Quantum Cryptography and Meta-Complexity
Taiga Hiroka, Tomoyuki Morimae

TL;DR
This paper characterizes quantum cryptographic primitives using meta-complexity, establishing connections between one-way puzzles, hardness assumptions, and quantum advantage proofs, thus foundationally advancing quantum cryptography without relying on classical one-way functions.
Contribution
It introduces the first characterization of quantum cryptographic primitives through meta-complexity and links their existence to hardness assumptions like GapK.
Findings
One-way puzzles exist iff GapK is weakly-quantum-average-hard.
Quantum PRGs imply GapK is strongly-quantum-average-hard.

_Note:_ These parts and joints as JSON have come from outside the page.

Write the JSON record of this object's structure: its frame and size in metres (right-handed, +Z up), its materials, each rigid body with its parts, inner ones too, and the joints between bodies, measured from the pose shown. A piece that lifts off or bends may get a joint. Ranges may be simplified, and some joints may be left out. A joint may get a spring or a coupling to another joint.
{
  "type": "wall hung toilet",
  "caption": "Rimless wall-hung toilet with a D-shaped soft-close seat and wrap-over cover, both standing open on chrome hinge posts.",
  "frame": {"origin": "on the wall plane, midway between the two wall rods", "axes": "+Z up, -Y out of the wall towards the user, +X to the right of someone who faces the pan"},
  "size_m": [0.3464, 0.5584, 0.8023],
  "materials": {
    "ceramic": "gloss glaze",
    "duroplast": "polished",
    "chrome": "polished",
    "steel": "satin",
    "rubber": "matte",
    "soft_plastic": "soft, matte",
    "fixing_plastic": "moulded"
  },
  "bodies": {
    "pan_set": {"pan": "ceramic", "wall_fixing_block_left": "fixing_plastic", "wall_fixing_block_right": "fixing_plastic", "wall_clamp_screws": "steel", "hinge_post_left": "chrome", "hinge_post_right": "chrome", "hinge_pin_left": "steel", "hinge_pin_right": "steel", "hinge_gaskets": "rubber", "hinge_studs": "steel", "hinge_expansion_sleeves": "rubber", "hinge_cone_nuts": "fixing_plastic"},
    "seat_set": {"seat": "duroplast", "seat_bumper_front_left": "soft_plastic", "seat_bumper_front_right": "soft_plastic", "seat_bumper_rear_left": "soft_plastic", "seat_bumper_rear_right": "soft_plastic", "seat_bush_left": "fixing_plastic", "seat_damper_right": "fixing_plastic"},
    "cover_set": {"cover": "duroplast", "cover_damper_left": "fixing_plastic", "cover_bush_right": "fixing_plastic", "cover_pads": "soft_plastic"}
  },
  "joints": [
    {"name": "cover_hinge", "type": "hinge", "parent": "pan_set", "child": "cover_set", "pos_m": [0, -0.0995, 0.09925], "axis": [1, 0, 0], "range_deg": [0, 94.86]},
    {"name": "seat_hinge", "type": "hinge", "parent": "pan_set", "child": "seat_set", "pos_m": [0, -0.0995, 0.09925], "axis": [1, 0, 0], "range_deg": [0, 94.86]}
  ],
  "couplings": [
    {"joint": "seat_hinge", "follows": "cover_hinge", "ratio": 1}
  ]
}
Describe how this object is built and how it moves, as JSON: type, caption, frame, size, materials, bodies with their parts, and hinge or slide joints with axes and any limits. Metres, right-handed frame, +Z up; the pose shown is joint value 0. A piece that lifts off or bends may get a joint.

Weakly-classical-average-hardness leads to inefficient-verifier proofs of quantumness.
Abstract
In classical cryptography, one-way functions (OWFs) are the minimal assumption, while it is not the case in quantum cryptography. Several new primitives have been introduced such as pseudorandom state generators (PRSGs), one-way state generators (OWSGs), one-way puzzles (OWPuzzs), and EFI pairs. They seem to be weaker than OWFs, but still imply many useful applications. Now that the possibility of quantum cryptography without OWFs has opened up, the most important goal in the field is to build a foundation of it. In this paper, we, for the first time, characterize quantum cryptographic primitives with meta-complexity. We show that one-way puzzles (OWPuzzs) exist if and only if GapK is weakly-quantum-average-hard. GapK is a promise problem to decide whether a given bit string has a small Kolmogorov complexity or not. Weakly-quantum-average-hard means that an instance is sampled from a…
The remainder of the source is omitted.